(Exercise objective): Give the number of lines that include the word "points", nothing more.
═════ Given entries ═════
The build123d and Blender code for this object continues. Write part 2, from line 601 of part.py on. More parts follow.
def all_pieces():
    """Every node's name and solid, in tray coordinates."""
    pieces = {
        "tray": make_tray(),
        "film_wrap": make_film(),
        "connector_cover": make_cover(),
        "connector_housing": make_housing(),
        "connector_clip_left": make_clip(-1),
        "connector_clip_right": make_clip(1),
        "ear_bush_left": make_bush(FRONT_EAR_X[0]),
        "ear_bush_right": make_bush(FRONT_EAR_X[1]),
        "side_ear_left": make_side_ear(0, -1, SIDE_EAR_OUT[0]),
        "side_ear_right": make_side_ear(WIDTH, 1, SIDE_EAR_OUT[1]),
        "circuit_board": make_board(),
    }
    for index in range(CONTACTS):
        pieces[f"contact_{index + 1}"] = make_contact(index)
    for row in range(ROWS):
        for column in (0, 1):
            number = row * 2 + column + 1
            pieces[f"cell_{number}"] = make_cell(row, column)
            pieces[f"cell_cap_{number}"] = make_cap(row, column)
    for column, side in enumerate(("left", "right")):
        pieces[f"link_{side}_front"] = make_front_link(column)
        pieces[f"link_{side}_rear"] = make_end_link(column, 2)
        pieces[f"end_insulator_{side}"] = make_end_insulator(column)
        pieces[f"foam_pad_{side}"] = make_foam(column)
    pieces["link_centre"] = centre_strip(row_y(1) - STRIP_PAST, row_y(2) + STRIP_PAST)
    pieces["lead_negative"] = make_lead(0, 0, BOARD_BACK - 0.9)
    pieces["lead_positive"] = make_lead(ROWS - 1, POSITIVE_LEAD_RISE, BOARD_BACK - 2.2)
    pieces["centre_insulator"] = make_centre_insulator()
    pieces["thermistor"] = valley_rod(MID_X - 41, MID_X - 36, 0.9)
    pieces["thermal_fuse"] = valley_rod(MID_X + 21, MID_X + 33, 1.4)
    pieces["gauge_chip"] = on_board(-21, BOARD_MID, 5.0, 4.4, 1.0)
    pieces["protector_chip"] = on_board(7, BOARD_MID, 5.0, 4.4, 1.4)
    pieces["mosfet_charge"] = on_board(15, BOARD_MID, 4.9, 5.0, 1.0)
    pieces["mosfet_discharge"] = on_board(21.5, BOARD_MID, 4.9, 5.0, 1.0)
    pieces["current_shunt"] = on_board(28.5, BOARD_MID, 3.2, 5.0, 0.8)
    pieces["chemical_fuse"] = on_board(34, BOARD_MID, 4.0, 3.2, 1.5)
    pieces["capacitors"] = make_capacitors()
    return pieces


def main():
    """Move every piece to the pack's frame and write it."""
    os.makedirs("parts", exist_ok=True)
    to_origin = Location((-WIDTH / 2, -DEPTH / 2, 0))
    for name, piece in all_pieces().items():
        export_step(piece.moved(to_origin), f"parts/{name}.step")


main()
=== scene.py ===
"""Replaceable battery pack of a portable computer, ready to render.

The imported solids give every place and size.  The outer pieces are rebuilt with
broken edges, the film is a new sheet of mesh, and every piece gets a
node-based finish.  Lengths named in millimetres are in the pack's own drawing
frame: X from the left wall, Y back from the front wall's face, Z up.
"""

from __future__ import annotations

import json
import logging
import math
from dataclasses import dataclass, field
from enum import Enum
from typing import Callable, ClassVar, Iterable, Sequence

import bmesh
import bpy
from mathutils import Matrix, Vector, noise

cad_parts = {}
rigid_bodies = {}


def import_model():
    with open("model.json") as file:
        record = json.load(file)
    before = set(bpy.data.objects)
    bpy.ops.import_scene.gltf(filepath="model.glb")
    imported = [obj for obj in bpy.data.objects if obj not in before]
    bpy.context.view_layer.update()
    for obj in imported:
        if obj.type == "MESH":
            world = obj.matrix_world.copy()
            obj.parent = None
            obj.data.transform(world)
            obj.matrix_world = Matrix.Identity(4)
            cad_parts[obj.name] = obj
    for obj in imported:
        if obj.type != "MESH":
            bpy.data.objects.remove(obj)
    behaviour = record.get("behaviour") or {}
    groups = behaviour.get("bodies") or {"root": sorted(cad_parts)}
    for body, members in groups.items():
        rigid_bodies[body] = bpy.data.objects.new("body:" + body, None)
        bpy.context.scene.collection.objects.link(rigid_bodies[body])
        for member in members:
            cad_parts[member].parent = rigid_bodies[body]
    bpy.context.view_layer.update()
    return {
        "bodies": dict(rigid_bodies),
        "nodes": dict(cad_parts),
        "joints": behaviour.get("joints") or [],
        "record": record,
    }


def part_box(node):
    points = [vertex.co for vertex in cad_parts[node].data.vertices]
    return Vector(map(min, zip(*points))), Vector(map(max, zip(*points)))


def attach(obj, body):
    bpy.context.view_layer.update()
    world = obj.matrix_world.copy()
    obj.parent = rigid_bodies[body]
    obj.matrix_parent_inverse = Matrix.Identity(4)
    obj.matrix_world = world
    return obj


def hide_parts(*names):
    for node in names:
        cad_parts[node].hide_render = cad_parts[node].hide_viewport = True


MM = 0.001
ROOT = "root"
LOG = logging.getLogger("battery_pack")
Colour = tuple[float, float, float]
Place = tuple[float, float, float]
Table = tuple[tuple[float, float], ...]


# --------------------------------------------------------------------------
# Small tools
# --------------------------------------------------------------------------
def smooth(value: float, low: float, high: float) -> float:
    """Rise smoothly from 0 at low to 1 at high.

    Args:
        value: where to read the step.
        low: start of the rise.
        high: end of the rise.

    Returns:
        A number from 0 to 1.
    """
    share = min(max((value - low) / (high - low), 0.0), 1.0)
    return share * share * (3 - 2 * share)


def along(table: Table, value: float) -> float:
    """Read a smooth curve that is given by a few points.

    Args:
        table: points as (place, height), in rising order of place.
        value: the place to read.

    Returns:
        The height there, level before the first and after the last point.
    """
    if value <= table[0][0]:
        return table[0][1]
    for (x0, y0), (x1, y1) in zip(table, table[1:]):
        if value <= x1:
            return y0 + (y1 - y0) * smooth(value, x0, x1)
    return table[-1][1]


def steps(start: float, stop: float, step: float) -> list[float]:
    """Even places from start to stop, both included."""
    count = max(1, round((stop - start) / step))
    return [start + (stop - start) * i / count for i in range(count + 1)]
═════
═════ Given entries ═════
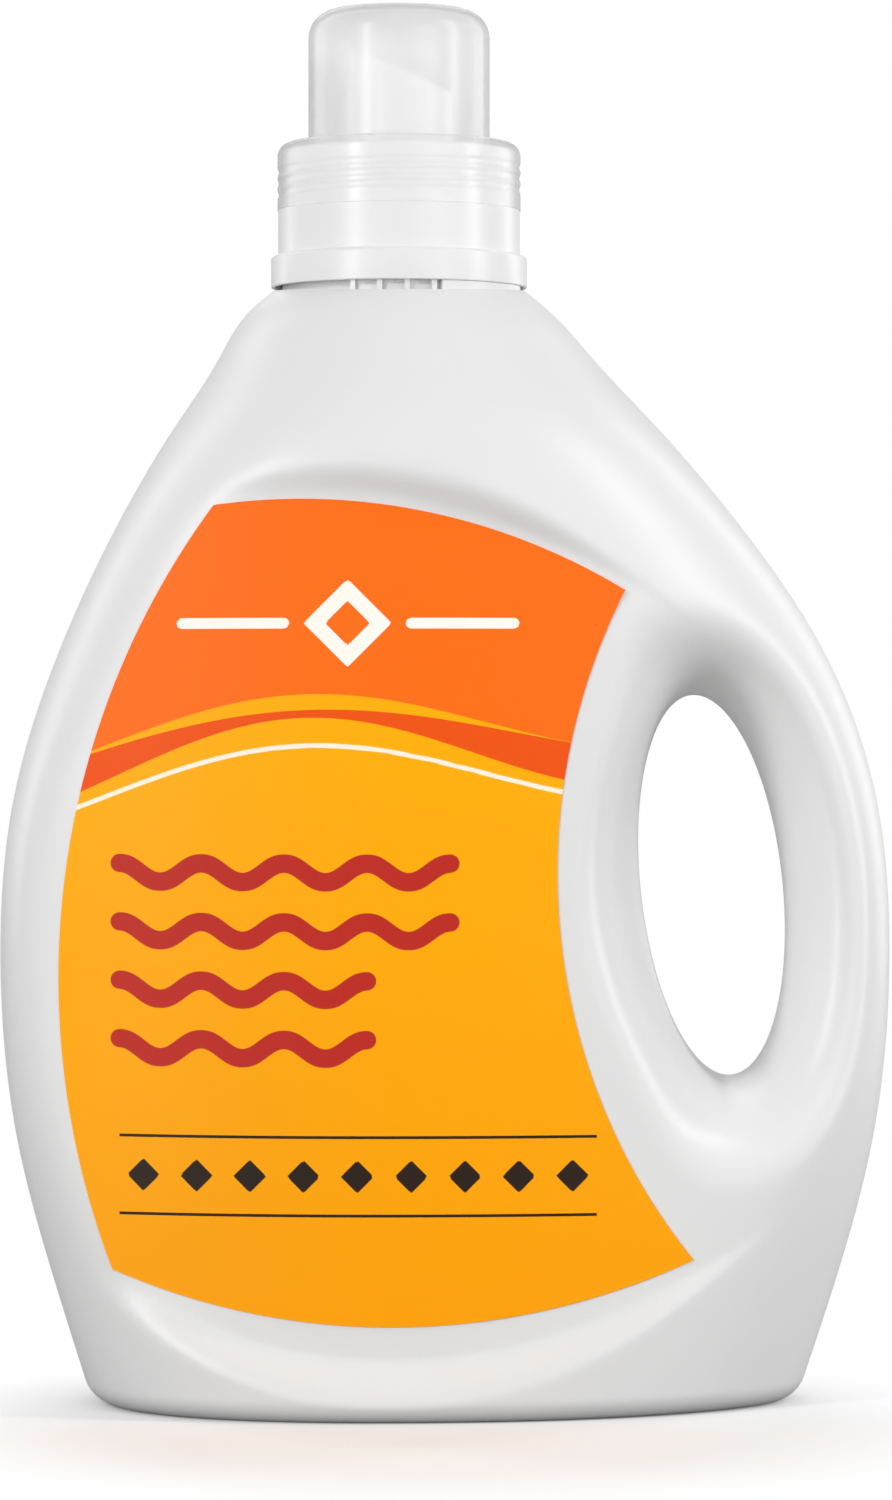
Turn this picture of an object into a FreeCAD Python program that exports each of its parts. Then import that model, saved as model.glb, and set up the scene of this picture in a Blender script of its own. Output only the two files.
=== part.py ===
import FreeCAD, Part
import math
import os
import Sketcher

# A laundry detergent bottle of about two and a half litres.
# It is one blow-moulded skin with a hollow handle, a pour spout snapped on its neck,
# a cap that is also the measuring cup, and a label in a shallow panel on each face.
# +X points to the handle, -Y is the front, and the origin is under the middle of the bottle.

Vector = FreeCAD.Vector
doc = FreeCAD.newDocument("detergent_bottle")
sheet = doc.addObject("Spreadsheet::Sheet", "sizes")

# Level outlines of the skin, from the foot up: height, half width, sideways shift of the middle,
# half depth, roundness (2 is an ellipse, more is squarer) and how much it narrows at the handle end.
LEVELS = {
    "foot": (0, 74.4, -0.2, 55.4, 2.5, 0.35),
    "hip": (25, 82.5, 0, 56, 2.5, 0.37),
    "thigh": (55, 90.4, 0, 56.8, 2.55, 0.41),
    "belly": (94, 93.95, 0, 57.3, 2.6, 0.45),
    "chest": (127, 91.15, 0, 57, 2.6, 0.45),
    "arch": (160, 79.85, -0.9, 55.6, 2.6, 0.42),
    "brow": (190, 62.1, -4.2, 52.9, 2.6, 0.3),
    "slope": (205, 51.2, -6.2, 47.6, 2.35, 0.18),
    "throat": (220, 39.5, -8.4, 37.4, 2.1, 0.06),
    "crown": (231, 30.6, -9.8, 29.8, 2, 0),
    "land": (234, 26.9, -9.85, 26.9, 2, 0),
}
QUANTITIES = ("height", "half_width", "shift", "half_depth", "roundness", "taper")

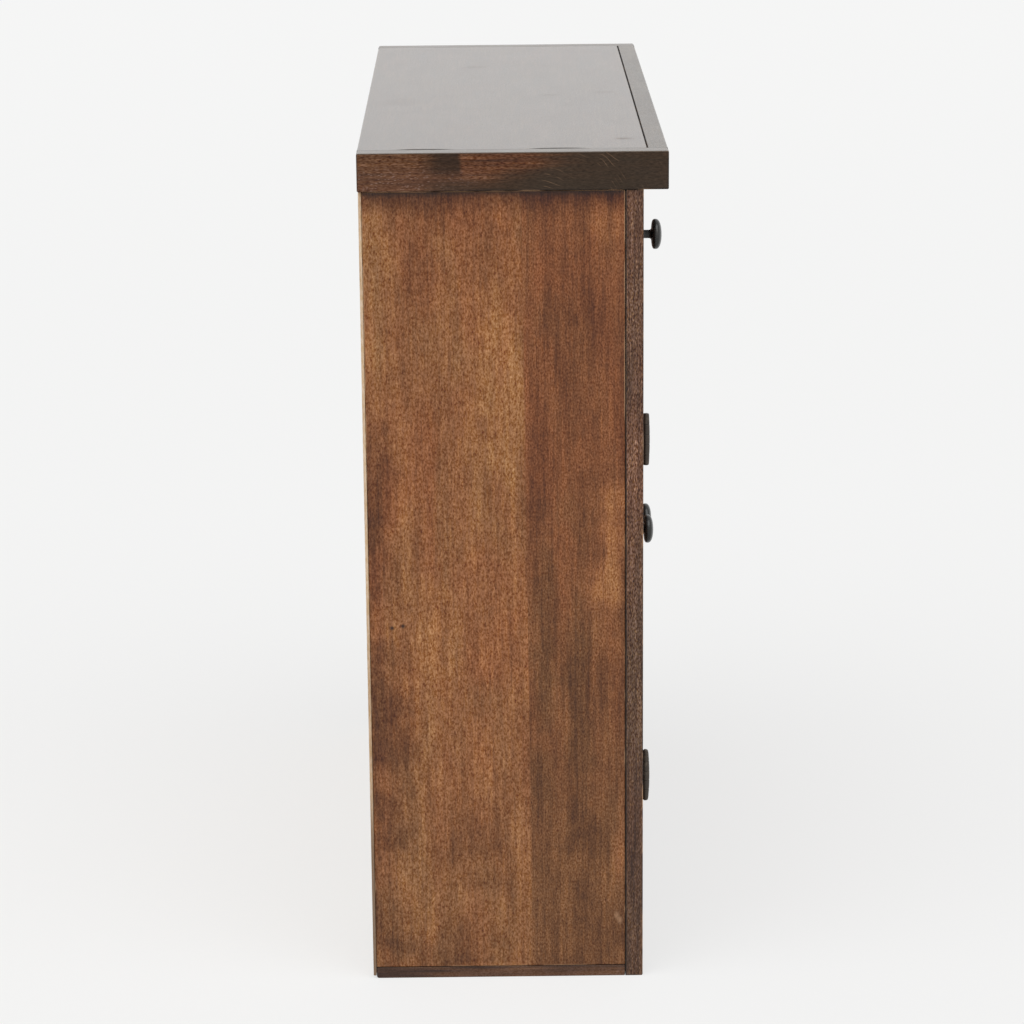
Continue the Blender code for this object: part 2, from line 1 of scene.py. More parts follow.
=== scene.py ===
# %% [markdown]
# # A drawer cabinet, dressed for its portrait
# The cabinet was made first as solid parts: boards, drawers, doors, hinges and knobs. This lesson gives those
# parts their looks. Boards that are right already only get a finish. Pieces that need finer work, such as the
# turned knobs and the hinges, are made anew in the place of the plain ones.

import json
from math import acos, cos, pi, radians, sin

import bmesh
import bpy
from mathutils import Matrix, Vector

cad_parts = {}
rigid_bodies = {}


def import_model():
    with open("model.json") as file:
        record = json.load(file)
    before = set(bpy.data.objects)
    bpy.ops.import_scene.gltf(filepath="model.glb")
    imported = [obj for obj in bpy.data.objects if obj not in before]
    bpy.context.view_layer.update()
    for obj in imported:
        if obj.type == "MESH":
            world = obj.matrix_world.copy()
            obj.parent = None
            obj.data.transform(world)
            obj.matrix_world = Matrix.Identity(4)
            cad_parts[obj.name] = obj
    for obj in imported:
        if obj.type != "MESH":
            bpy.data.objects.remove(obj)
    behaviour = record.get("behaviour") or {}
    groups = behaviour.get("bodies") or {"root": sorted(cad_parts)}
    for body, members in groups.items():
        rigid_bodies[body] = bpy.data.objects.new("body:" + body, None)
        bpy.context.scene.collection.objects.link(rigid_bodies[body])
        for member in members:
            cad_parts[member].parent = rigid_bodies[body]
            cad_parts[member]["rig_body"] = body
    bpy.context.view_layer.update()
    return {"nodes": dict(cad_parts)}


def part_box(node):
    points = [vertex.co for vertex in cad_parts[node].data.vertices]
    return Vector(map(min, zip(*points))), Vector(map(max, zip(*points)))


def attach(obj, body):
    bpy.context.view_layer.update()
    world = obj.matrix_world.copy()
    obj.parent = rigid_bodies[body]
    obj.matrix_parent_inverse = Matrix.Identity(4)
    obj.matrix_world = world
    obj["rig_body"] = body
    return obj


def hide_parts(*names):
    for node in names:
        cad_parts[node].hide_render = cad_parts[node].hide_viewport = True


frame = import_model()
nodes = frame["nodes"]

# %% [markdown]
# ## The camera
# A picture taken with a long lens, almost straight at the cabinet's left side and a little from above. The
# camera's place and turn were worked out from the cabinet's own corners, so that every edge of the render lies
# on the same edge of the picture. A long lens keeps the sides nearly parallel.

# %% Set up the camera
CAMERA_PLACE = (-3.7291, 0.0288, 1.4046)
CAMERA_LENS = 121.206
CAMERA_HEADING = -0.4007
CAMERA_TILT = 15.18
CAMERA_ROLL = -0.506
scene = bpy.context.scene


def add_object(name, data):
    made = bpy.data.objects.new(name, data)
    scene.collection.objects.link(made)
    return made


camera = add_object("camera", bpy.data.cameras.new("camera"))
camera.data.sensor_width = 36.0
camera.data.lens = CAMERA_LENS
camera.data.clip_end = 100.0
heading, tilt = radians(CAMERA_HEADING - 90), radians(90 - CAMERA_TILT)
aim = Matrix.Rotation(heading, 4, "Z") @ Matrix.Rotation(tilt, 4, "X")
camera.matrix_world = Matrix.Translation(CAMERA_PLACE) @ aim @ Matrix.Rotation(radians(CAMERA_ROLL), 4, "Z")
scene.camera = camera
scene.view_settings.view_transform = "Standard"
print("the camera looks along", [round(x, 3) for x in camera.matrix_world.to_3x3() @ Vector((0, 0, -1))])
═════
(Answer for the task): 7